If you think engineers are good at running things you should have met my old boss at Intel. Or check into IEEE politics. :stuck_out_tongue:

Then I’ll bow out, as to me it seems like selective bias. We want science and logic unless we want emotion, then it’s ok…or something. To me, that’s just a circle jerk of folks who want it both ways, as long as both ways are THEIR way, because obviously their way is the right way, etc etc. Sorry for the strawman hijack.

[QUOTE=Voyager]
If you think engineers are good at running things you should have met my old boss at Intel. Or check into IEEE politics.
[/QUOTE]

Yeah, it was a joke. Engineers suck at running things as well, for different reasons…and I can say that as an engineer. :wink: Anyway, ado…have fun with the discussion.

Couldn’t you do scientific tests between moral principles, to see which ones perform better?

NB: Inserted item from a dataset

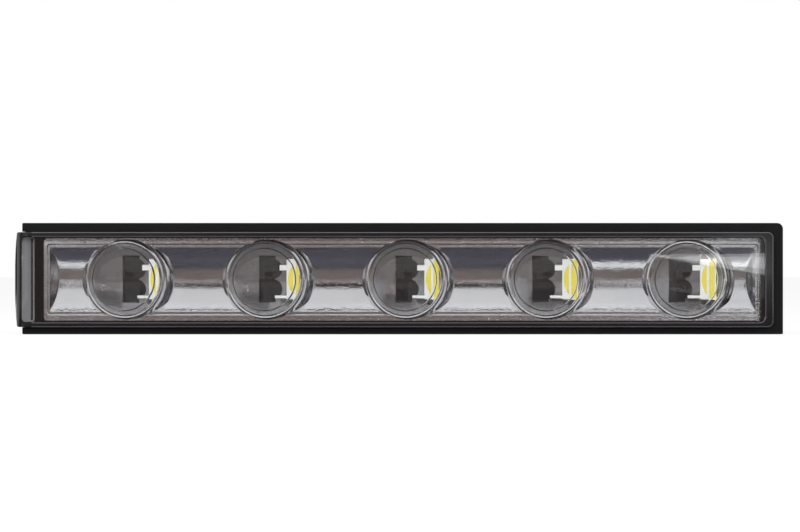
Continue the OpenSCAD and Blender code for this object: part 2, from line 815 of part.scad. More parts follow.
// A pan head screw along Y: its head's underside is at one depth, its tip at another, and it may face either way
module screw(x, z, seat_y, tip_y) {
    way = tip_y > seat_y ? -1 : 1;
    head_y = seat_y + way * head_t;
    socket_y = seat_y + way * head_t * 0.45;
    color([0.72, 0.72, 0.74])
        difference() {
            union() {
                bar(x, z, shank_r, min(tip_y, seat_y), max(tip_y, seat_y));
                bar(x, z, head_r, min(head_y, seat_y), max(head_y, seat_y));
            }
            for (turn = [0, 90])
                translate([x, 0, z])
                    rotate([0, turn, 0])
                        pad(0, 0, head_r * 1.2, head_r * 0.26, min(head_y + way, socket_y), max(head_y + way, socket_y));
        }
}

module heat_sink_screws() {
    for (x = sink_screw_x, s = [-1, 1])
        screw(x, mid_z + s * sink_screw_z, sink_y, back_y - grip + sink_base_t);
}

module board_screws() {
    for (i = [1:lens_count - 1]) screw(between_x(i), mid_z, board_y, board_y + grip);
}

module bezel_screws() {
    for (x = [mount_l, mount_r], s = [-1, 1]) screw(x, mid_z + s * post_z, back_y, back_y - grip);
}

// Brass insert: a bored sleeve with two grooves
module insert(x) {
    color([0.8, 0.66, 0.3])
        difference() {
            bar(x, mid_z, insert_r, rear_y - insert_l, rear_y);
            bar(x, mid_z, insert_bore_r, rear_y - insert_l - over, rear_y + over);
            for (share = [0.3, 0.65])
                difference() {
                    bar(x, mid_z, insert_r + over, rear_y - insert_l * share - 0.4, rear_y - insert_l * share + 0.4);
                    bar(x, mid_z, insert_r - 0.3, rear_y - insert_l - over, rear_y + over);
                }
        }
}

module insert_left() insert(mount_l);

module insert_right() insert(mount_r);

// Press-in breather cap with side slots
module vent_plug() {
    cap_t = 1.8;
    color([0.13, 0.13, 0.14])
        difference() {
            union() {
                bar(vent_x, mid_z, vent_r, back_y, back_y + cap_t);
                bar(vent_x, mid_z, vent_hole_r, inner_back_y, back_y + slip);
            }
            bar(vent_x, mid_z, vent_hole_r * 0.62, inner_back_y - over, back_y + cap_t * 0.55);
            for (turn = [0, 90])
                translate([vent_x, 0, mid_z])
                    rotate([0, turn, 0])
                        pad(0, 0, 3 * vent_r, vent_r * 0.22, back_y + cap_t * 0.3, back_y + cap_t * 0.55);
        }
}

module vent_membrane() {
    color([0.93, 0.93, 0.93])
        bar(vent_x, mid_z, vent_hole_r * 0.62, inner_back_y, inner_back_y + 0.3);
}

// A contact blade from the board out into the socket
module terminal(s) {
    color([0.84, 0.8, 0.68])
        pad(socket_x + s * blade_pitch / 2, mid_z, blade_t, blade_h, blade_y, rear_y - blade_inset);
}

module terminal_left() terminal(-1);

module terminal_right() terminal(1);

// Where a small component sits beside the screw between two chambers
function beside_x(i, side) = between_x(i) + side * (lens_pitch - cup_w) / 4;

module driver_chip() {
    color([0.12, 0.12, 0.13])
        pad(beside_x(1, 1), mid_z + component_z, min(chip_h, beside_w), chip_h, board_y - chip_t, board_y);
}

module inductor() {
    x = beside_x(2, 1);
    z = mid_z + component_z;
    flange_t = coil_t / 5;
    color([0.2, 0.2, 0.21])
        union() {
            pad(x, z, 2 * coil_r, 2 * coil_r, board_y - flange_t, board_y);
            bar(x, z, coil_r * 0.62, board_y - coil_t + slip, board_y - slip);
            bar(x, z, coil_r, board_y - coil_t, board_y - coil_t + flange_t);
        }
}

module capacitors() {
    color([0.6, 0.5, 0.38])
        for (i = [2:lens_count - 1])
            pad(beside_x(i, -1), mid_z + component_z, capacitor_w, capacitor_w / 2, board_y - capacitor_w / 2,
                board_y);
}

module diode() {
    color([0.14, 0.14, 0.15])
        pad(beside_x(1, 1), mid_z - component_z, min(1.6 * diode_h, beside_w), diode_h, board_y - diode_t, board_y);
}

module resistors() {
    color([0.16, 0.16, 0.18])
        for (i = [2:lens_count - 1])
            pad(beside_x(i, -1), mid_z - component_z, resistor_w, resistor_w * 0.6, board_y - resistor_w / 4,
                board_y);
}

housing();
outer_lens();
cover_rim();
lens_seal();
bezel();
circuit_board();
thermal_pad();
heat_sink();
heat_sink_screws();
board_screws();
bezel_screws();
insert_left();
insert_right();
vent_plug();
vent_membrane();
terminal_left();
terminal_right();
driver_chip();
inductor();
capacitors();
diode();
resistors();
for (i = [1:lens_count]) {
    lens(i);
    reflector_cup(i);
    led(i);
    phosphor(i);
}
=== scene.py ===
"""Daytime running light: finishes and fine meshes on the packed model, in metres."""

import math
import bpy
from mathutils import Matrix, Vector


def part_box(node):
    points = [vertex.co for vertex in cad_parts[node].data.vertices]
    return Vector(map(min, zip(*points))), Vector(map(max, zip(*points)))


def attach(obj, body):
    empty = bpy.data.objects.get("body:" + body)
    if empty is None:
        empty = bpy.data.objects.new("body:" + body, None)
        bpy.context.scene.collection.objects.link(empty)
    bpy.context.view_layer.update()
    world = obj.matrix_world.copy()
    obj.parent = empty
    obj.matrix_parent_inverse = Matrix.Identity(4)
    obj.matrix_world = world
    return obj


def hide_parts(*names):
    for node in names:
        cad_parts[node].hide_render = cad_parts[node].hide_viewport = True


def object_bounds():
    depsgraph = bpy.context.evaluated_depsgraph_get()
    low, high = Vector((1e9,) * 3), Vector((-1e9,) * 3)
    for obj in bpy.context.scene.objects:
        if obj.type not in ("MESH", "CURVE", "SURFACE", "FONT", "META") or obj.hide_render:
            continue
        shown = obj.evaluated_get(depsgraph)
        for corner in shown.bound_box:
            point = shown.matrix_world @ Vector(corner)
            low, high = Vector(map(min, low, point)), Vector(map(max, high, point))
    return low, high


bl_info = {
    "name": "Daytime Running Light",
    "version": (1, 0, 0),
    "blender": (4, 5, 0),
    "location": "View3D > Sidebar > Running Light",
    "description": "Builds a strip-shaped daytime running light with five projector lenses",
    "category": "Object",
}

import bmesh
import bpy
from bpy.props import FloatProperty, FloatVectorProperty, IntProperty, PointerProperty
from mathutils import Matrix, Vector

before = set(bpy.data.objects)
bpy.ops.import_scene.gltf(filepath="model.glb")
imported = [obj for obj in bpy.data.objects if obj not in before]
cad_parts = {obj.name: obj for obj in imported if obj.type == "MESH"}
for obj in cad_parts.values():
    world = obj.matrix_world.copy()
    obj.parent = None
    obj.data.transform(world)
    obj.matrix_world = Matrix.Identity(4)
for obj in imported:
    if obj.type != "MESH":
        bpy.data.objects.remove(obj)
CAD_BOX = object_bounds()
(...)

Okay, sure; I see the problem. “Better” in what regard? But, at a very ground-level approach, how about survival? Isn’t it valid, at very least, to say that if an ethical principle inevitably leads to the extinction of the society that embraces it, it is a flawed principle?

I think you might be able to bootstrap some higher-level conclusions by building on this foundation.

OK, lets talk about that using reason and rationality. What’s a better thing than well being?

Sure and you could start out the the belief that vomiting all the time is healthy. You would be just as mistaken.

People don’t want well being, not even for themselves?

No? People like to decrease their well being?

You don’t think it’s reasonable for people to work towards universal beliefs? What was your alternative strategy again?

Why assume when you can talk to people and find out what they want. Generally you will find they think increasing well being is good and decreasing it is bad.

That’s my point. I’m not justifying them. I’m saying that they started with assumptions and then built up their society around them.